··· INFORMATION SUPPLIED

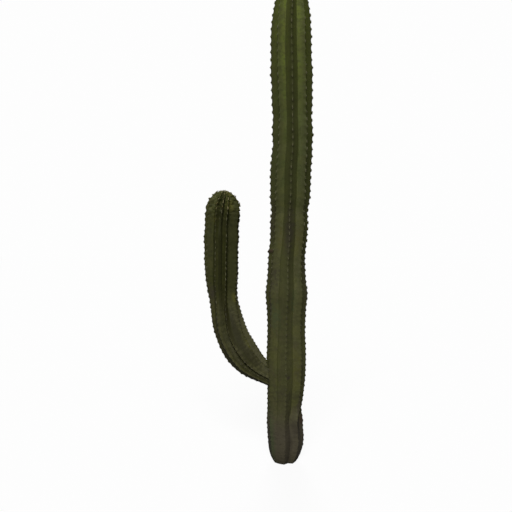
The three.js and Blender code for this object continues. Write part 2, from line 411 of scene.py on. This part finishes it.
# The smooth limb at crest height, with what its growing rules need stored on each vertex
def limbTube(name, limb, sections, start=0.0):
    rng = np.random.default_rng(limb["seed"])
    distance, steps = growthRows(limb, start)
    ring = sections(distance)
    angles, across = columnAngles(limb, ring, distance, rng)
    rows, columns = angles.shape
    ribs = ring["crests"].shape[1]
    rib = np.repeat(np.arange(ribs), 2 * limb["columns"])
    rising = np.tile(np.arange(2 * limb["columns"]) < limb["columns"], ribs)
    cos, sin = np.cos(angles), np.sin(angles)
    outward = ring["near"][:, None] * cos[..., None] + ring["inner"][:, None] * sin[..., None]
    distance, radius = distance[:, None], ring["radius"][:, None]
    depth = radius * ring["groove"][:, None]
    crestLevel = ring["crestLevel"][:, rib]
    grooveLevel = np.where(rising, np.roll(ring["grooveLevel"], 1, 1)[:, rib], ring["grooveLevel"][:, rib])
    # areoles on neighbouring ribs stand half a pitch apart, give or take a row
    stagger = (np.arange(ribs) % 2 * rowsPerAreole // 2 + rng.integers(-1, 2, ribs))[rib]
    count = steps[:, None] + stagger
    lift, stain, tint = skinPatches(limb, angles, distance, radius)
    every = np.ones((rows, columns))
    fields = {
        "outward": outward,
        "upward": ring["up"][:, None] * every[..., None],
        "grown": np.stack([radius * sin, -radius * cos, distance * every], -1),
        "ribDepth": depth * (grooveLevel - crestLevel),
        "across": across * every,
        "areoleStep": count / rowsPerAreole,
        "youth": smoothstep(distance, limb["length"] - limb["youngPart"], limb["length"]) * every,
        "slender": np.clip(radius / limb["radius"], 0, 1) * every,
        "weathered": ring["weathered"][:, None] * every,
        "aged": ring["aged"][:, None] * every,
        "knobs": ring["knobs"][:, None] * every,
        "ribShade": np.array(limb["ribShade"])[rib] * every,
        "ribBloom": np.array(limb["ribBloom"])[rib] * every,
        "markLift": lift,
        "stain": stain,
        "tint": tint,
        "isAreole": ((across == 0) & (count % rowsPerAreole == 0) & (crestLevel < sunkenCrest)
                     & (distance > limb["barePart"])),
    }
    reach = radius - depth * crestLevel
    ends = sections(np.array([start, limb["length"]]))["centre"]
    points = np.concatenate([(ring["centre"][:, None] + outward * reach[..., None]).reshape(-1, 3), ends])
    mesh = bpy.data.meshes.new(name)
    mesh.from_pydata(points.tolist(), [], tubeFaces(rows, columns))
    storeFields(mesh, fields)
    placeApex(mesh, ring)
    tube = bpy.data.objects.new(name, mesh)
    scene.collection.objects.link(tube)
    print(name, "tube:", rows, "rows of", columns)
    return tube


# Adds a node. A setting can be a property, a curve or a colour ramp; an input can be a value, a node or a
# socket, and goes by name or number. Map Range's are 0 the value, 1 and 2 the range it comes from, 3 and 4
# the range it goes to; Mix's colours are 6 and 7, and Random Value's least and most are 2 and 3
def addNode(tree, kind, settings=None, inputs=None):
    node = tree.nodes.new(kind)
    for name, value in (settings or {}).items():
        if name == "curve":
            line = node.mapping.curves[0]
            for place, height in value[1:-1]:
                line.points.new(place, height)
            line.points[0].location = value[0]
            line.points[-1].location = value[-1]
            node.mapping.update()
        elif name == "ramp":
            for place, tone in value[1:-1]:
                node.color_ramp.elements.new(place).color = tone
            node.color_ramp.elements[0].position, node.color_ramp.elements[0].color = value[0]
            node.color_ramp.elements[-1].position, node.color_ramp.elements[-1].color = value[-1]
        else:
            setattr(node, name, value)
    for name, value in (inputs or {}).items():
        if isinstance(value, bpy.types.Node):
            value = next(socket for socket in value.outputs if socket.enabled)
        if isinstance(value, bpy.types.NodeSocket):
            tree.links.new(value, node.inputs[name])
        else:
            node.inputs[name].default_value = value
    return node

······

▸ **YOUR OBJECTIVE**:
Print the listing above in full, exactly as it is.

▸ **EXPECTED OUTPUT**:
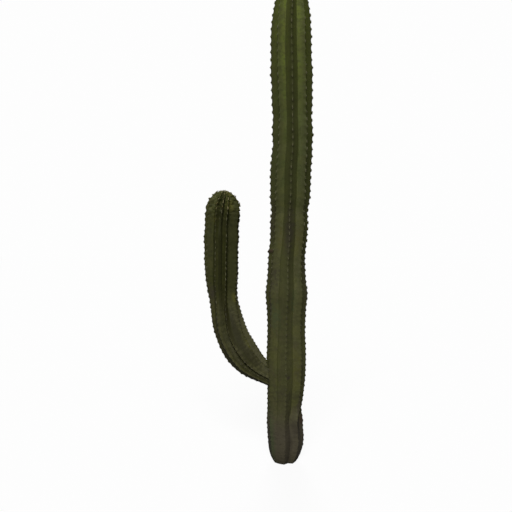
The three.js and Blender code for this object continues. Write part 2, from line 411 of scene.py on. This part finishes it.
# The smooth limb at crest height, with what its growing rules need stored on each vertex
def limbTube(name, limb, sections, start=0.0):
    rng = np.random.default_rng(limb["seed"])
    distance, steps = growthRows(limb, start)
    ring = sections(distance)
    angles, across = columnAngles(limb, ring, distance, rng)
    rows, columns = angles.shape
    ribs = ring["crests"].shape[1]
    rib = np.repeat(np.arange(ribs), 2 * limb["columns"])
    rising = np.tile(np.arange(2 * limb["columns"]) < limb["columns"], ribs)
    cos, sin = np.cos(angles), np.sin(angles)
    outward = ring["near"][:, None] * cos[..., None] + ring["inner"][:, None] * sin[..., None]
    distance, radius = distance[:, None], ring["radius"][:, None]
    depth = radius * ring["groove"][:, None]
    crestLevel = ring["crestLevel"][:, rib]
    grooveLevel = np.where(rising, np.roll(ring["grooveLevel"], 1, 1)[:, rib], ring["grooveLevel"][:, rib])
    # areoles on neighbouring ribs stand half a pitch apart, give or take a row
    stagger = (np.arange(ribs) % 2 * rowsPerAreole // 2 + rng.integers(-1, 2, ribs))[rib]
    count = steps[:, None] + stagger
    lift, stain, tint = skinPatches(limb, angles, distance, radius)
    every = np.ones((rows, columns))
    fields = {
        "outward": outward,
        "upward": ring["up"][:, None] * every[..., None],
        "grown": np.stack([radius * sin, -radius * cos, distance * every], -1),
        "ribDepth": depth * (grooveLevel - crestLevel),
        "across": across * every,
        "areoleStep": count / rowsPerAreole,
        "youth": smoothstep(distance, limb["length"] - limb["youngPart"], limb["length"]) * every,
        "slender": np.clip(radius / limb["radius"], 0, 1) * every,
        "weathered": ring["weathered"][:, None] * every,
        "aged": ring["aged"][:, None] * every,
        "knobs": ring["knobs"][:, None] * every,
        "ribShade": np.array(limb["ribShade"])[rib] * every,
        "ribBloom": np.array(limb["ribBloom"])[rib] * every,
        "markLift": lift,
        "stain": stain,
        "tint": tint,
        "isAreole": ((across == 0) & (count % rowsPerAreole == 0) & (crestLevel < sunkenCrest)
                     & (distance > limb["barePart"])),
    }
    reach = radius - depth * crestLevel
    ends = sections(np.array([start, limb["length"]]))["centre"]
    points = np.concatenate([(ring["centre"][:, None] + outward * reach[..., None]).reshape(-1, 3), ends])
    mesh = bpy.data.meshes.new(name)
    mesh.from_pydata(points.tolist(), [], tubeFaces(rows, columns))
    storeFields(mesh, fields)
    placeApex(mesh, ring)
    tube = bpy.data.objects.new(name, mesh)
    scene.collection.objects.link(tube)
    print(name, "tube:", rows, "rows of", columns)
    return tube


# Adds a node. A setting can be a property, a curve or a colour ramp; an input can be a value, a node or a
# socket, and goes by name or number. Map Range's are 0 the value, 1 and 2 the range it comes from, 3 and 4
# the range it goes to; Mix's colours are 6 and 7, and Random Value's least and most are 2 and 3
def addNode(tree, kind, settings=None, inputs=None):
    node = tree.nodes.new(kind)
    for name, value in (settings or {}).items():
        if name == "curve":
            line = node.mapping.curves[0]
            for place, height in value[1:-1]:
                line.points.new(place, height)
            line.points[0].location = value[0]
            line.points[-1].location = value[-1]
            node.mapping.update()
        elif name == "ramp":
            for place, tone in value[1:-1]:
                node.color_ramp.elements.new(place).color = tone
            node.color_ramp.elements[0].position, node.color_ramp.elements[0].color = value[0]
            node.color_ramp.elements[-1].position, node.color_ramp.elements[-1].color = value[-1]
        else:
            setattr(node, name, value)
    for name, value in (inputs or {}).items():
        if isinstance(value, bpy.types.Node):
            value = next(socket for socket in value.outputs if socket.enabled)
        if isinstance(value, bpy.types.NodeSocket):
            tree.links.new(value, node.inputs[name])
        else:
            node.inputs[name].default_value = value
    return node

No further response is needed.